Giving up on Natural: Do We Need Intelligent (Human) Design?

A ‘State of Nature’ Has Been Lost Forever

[Source for this essay is a Washington Post article by Chris Mooney and Brady Dennis in June 2016: see here.]

“‘Let’s get back to that natural environment with humans out of the picture. . .’—that’s a chimera, a false hope. . . it’s too late for that,” declares Melinda Zeder. co-author of a paper published last year in the Proceedings of the National Academy of Sciences. The paper, stuffed with anthropological, paleoecological and archaeological evidence, establishes that humans have been modifying the natural environment for many tens of thousands of years. Well, we knew that. . .  and we’ve also been exposed to this line of thinking, if not for tens of thousands of years, for long enough to have drummed into our heads the idea that returning significant portions of the Earth to Nature is a doomed hope.

This study drives the principle home even deeper, because of the sheer wealth of evidence pointing to a very heavy human hand going back  to the  dawn of our species. The extent, say the authors, is currently not appreciated by “scientists in other disciplines.”

What to Do? The ‘Design Paradigm’ versus the ‘Pipe Dream’

‘Pristine’ landscapes simply do not exist and, in most cases, have not existed for millennia,” is another provocative though plausible conclusion of the study.

OK, we get it. But what’s not so gettable is the implicit message, that it’s a fool’s errand to keep undisturbed as much “natural” habitat as possible, however much it may have been disturbed in the past. Says the study’s lead author, Nicole Boivin, “we need to move away from a conservation paradigm of protecting the earth from change, to a design paradigm of positively and proactively shaping the types of changes that are taking place.”

On the face of it, this agenda sounds perfectly reasonable—after all, we definitely need to be proactive, and a design paradigm does not rule out the possibility of setting aside preserves where humans are excluded. That is, it does not rule it out, except that implied in its benevolent content is the understanding that we’re the boss, and if a set-aside preserve does not fit with positive shaping, then to hell with it.

Nicole Boivin is also quoted as saying “It is a pipe dream to think that we can go back to some sort of pristine past.” The last statement rings the same tone as Zeder’s “chimera, false hope” language, a tone disdainful of hopes for keeping the Earth as wild as it can be.

This view couldn’t be more diametrically opposed to that of the world’s preeminent environmental pipe-dreamer and Nobel Prize winner, E.O. Wilson. Wilson’s view, laid out in his recently published book, Half-Earth: Our Planet’s Fight for Life, is that it’s a mistake to believe that we know best how to shape a world hospitable to life and to us. Wilson is well aware of the age-old imprint of human activity throughout the world. But that doesn’t deter him from arguing that it’s imperative that we protect large areas of habitat untouched henceforward, however much we have modified them in the past.

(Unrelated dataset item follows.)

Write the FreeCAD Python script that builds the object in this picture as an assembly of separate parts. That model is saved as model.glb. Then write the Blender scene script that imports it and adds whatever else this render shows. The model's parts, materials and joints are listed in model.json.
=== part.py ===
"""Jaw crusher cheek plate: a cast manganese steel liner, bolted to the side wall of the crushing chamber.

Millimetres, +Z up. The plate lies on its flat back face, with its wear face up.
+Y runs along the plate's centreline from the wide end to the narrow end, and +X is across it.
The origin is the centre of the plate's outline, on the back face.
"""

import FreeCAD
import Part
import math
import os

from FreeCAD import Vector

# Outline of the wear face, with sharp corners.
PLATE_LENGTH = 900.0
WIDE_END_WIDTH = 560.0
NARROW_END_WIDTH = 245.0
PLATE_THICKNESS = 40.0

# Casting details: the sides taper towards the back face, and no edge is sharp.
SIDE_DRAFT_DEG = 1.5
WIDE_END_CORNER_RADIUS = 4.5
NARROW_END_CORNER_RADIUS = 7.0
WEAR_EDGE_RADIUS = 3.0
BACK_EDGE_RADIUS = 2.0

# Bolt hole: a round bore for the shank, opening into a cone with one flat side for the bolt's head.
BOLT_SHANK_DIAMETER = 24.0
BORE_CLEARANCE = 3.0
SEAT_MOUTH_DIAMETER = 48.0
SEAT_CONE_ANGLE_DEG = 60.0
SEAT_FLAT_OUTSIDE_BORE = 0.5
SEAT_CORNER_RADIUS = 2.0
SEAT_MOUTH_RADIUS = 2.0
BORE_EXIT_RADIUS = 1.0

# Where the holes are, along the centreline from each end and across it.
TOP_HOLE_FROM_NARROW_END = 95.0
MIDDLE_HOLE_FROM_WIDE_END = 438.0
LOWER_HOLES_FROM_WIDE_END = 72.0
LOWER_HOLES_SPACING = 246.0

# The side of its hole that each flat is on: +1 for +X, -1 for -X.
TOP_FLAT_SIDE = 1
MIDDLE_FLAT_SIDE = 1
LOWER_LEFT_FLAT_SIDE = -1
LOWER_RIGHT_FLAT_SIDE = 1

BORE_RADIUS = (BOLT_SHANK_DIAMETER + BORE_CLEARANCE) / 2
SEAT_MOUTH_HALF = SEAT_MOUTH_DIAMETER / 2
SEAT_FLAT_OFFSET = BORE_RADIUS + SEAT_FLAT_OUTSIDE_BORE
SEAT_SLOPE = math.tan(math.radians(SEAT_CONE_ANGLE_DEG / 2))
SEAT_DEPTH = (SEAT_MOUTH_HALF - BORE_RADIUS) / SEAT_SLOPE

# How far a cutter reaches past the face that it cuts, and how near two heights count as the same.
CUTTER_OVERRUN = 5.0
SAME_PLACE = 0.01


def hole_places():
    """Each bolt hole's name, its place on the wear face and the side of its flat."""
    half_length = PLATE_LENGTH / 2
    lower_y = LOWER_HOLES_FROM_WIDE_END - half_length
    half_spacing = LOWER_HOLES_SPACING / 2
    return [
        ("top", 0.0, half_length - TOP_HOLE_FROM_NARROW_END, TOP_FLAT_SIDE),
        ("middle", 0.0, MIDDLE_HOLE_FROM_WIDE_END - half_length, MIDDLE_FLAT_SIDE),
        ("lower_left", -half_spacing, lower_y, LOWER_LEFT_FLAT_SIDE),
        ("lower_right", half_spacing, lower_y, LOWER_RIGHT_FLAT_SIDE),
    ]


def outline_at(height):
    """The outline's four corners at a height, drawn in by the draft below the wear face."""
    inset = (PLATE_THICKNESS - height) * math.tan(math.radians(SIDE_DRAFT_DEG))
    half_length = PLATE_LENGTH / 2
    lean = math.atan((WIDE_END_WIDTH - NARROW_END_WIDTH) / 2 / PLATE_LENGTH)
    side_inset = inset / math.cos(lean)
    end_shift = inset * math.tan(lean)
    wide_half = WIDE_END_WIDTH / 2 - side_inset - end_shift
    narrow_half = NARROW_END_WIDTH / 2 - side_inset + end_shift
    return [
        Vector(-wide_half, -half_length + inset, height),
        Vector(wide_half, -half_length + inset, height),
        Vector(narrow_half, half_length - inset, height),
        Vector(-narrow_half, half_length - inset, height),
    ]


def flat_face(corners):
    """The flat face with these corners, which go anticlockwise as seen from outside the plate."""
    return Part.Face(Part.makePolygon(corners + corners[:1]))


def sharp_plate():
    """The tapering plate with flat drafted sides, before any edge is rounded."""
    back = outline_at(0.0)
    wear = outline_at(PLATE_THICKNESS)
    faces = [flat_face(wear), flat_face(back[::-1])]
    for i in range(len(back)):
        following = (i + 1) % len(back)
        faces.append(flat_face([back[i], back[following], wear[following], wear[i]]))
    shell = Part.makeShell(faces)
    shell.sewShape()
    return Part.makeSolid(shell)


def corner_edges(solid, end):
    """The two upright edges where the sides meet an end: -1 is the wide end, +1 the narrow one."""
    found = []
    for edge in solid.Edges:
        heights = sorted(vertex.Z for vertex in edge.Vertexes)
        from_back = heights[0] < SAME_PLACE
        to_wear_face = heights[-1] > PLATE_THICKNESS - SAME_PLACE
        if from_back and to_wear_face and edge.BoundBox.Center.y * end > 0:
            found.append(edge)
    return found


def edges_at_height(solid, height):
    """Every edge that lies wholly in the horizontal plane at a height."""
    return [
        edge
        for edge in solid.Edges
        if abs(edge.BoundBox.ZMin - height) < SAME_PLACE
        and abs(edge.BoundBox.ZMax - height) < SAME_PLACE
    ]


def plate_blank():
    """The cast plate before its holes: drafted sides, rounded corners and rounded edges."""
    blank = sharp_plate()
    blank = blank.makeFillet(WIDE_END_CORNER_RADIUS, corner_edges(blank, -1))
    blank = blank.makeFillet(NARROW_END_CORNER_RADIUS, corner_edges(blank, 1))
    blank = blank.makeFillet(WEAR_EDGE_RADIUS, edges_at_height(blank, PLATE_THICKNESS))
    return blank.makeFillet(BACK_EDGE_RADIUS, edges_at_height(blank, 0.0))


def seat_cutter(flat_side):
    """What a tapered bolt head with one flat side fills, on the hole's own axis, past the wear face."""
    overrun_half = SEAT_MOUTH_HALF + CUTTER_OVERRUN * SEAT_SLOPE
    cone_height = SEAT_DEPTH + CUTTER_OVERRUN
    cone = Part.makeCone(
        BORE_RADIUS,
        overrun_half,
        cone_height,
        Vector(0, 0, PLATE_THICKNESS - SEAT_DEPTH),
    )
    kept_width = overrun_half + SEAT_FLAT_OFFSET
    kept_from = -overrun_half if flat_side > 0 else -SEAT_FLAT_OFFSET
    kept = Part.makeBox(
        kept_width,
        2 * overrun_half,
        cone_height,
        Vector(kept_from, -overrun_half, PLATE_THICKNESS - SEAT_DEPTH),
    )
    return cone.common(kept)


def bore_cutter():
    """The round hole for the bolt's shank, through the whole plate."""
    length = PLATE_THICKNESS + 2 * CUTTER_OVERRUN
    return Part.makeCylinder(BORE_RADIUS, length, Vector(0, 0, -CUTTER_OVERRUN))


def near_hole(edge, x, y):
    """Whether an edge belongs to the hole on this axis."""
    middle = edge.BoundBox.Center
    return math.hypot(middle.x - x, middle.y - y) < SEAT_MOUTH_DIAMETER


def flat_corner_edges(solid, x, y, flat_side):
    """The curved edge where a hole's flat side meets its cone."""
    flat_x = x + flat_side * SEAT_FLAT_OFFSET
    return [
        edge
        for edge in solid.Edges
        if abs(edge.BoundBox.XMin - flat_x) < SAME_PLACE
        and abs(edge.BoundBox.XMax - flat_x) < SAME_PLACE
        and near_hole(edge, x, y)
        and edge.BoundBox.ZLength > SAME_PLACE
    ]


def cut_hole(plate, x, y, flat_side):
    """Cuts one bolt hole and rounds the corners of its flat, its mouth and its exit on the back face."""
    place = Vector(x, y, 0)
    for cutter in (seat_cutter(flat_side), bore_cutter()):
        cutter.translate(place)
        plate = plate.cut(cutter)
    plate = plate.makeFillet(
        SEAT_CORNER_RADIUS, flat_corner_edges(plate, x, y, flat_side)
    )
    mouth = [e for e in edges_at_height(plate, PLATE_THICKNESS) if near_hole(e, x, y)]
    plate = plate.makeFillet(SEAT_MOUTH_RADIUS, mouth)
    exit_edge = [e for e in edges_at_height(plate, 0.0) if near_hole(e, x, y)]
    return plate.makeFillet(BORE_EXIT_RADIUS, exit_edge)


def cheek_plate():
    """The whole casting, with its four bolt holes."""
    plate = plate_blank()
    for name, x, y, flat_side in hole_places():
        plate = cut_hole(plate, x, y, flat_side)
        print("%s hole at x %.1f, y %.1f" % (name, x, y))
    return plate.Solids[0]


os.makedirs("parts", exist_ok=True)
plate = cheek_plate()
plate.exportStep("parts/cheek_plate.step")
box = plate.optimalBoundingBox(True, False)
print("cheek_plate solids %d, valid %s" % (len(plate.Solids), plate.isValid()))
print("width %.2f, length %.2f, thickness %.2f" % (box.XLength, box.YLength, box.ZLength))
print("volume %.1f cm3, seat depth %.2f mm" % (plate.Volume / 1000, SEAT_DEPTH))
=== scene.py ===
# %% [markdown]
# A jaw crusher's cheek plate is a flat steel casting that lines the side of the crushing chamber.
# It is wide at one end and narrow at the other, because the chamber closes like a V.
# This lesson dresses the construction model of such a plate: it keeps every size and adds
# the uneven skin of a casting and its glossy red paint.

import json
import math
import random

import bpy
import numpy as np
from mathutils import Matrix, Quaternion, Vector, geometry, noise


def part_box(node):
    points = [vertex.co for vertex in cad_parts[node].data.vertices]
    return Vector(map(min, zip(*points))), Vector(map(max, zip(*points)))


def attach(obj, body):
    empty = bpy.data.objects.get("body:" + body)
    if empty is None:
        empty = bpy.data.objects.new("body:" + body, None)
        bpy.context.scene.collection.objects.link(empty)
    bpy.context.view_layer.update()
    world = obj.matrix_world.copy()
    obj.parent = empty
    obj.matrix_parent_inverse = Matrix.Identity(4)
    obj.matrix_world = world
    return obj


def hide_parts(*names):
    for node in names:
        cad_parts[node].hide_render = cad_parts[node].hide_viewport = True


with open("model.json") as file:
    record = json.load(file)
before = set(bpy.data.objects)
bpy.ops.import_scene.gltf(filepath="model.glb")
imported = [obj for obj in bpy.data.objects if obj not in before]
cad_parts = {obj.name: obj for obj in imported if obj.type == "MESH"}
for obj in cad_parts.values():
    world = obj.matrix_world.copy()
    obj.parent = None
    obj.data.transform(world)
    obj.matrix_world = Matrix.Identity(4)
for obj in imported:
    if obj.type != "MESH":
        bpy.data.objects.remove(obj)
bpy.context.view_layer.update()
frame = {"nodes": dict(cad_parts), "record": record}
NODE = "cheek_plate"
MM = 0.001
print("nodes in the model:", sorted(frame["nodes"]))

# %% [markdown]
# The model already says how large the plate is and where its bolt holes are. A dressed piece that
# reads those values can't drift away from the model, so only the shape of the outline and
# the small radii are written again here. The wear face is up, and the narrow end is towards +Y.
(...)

The title “Half-Earth” sounds like hyperbole meant to get our attention, but there’s no mistaking Wilson’s zeal to stake out as much of half of the Earth as possible for wilderness.  Thoreau’s dictum, In Wildness is the Preservation of the World, resonates as strongly here as in other works by Wilson.

Whose Worldview Gets It Right?

Wilson, now almost 90, has diminished in influence among scientists during the last few decades, partly because he is behind the times, partly for his bold ventures into fields outside his area of expertise, and partly for proposing and vigorously defending controversial theories in particular sociobiology, for which there is no—and may never be—conclusive evidence. Wilson has great zest for speculation and controversy, so that if Half-Earth waves a red flag at Design proponents, he’s ready for battle .  Mark Lynas’s book The God Species, consonant with Nicole Boivin’s study recommendations, may be another of Wilson’s publicly visible targets.

It’s not so coincidental that Wilson’s book and the study discussed in the Washington Post both got published just last year. We are approaching a point at which technological development, at the present rate of expansion, may run head-on into the limits of the natural world to support a stable and sustainable human society.  A tipping point at which the expansion may slow, halt and reverse—a reversal such as depicted in the movie Elysium, where 99.99% if humanity lives in a state of deprivation, chaos, and violence, and .01% live in a technological paradise in orbit, literally elevated from the planet.

Elysium is hyperbole, and we understand it not as a prediction but as a parable. It’s not so farfetched to think we may be headed for a not-quite-as-extreme dystopian stratification of society, unless we can rein in our exploitation of the living world.  Maybe Intelligent (Human) Design is the only way to keep us going without collapse, but Earth will be diminished for it. My personal inclination leans in the Half-Earth direction, but then I’m another pipe-dreamer.

[My apologies for not having read the actual study already, but was just now alerted to Mooney’s and Dennis’s article. I’m confident that, given their credentials, they have captured the essentials.]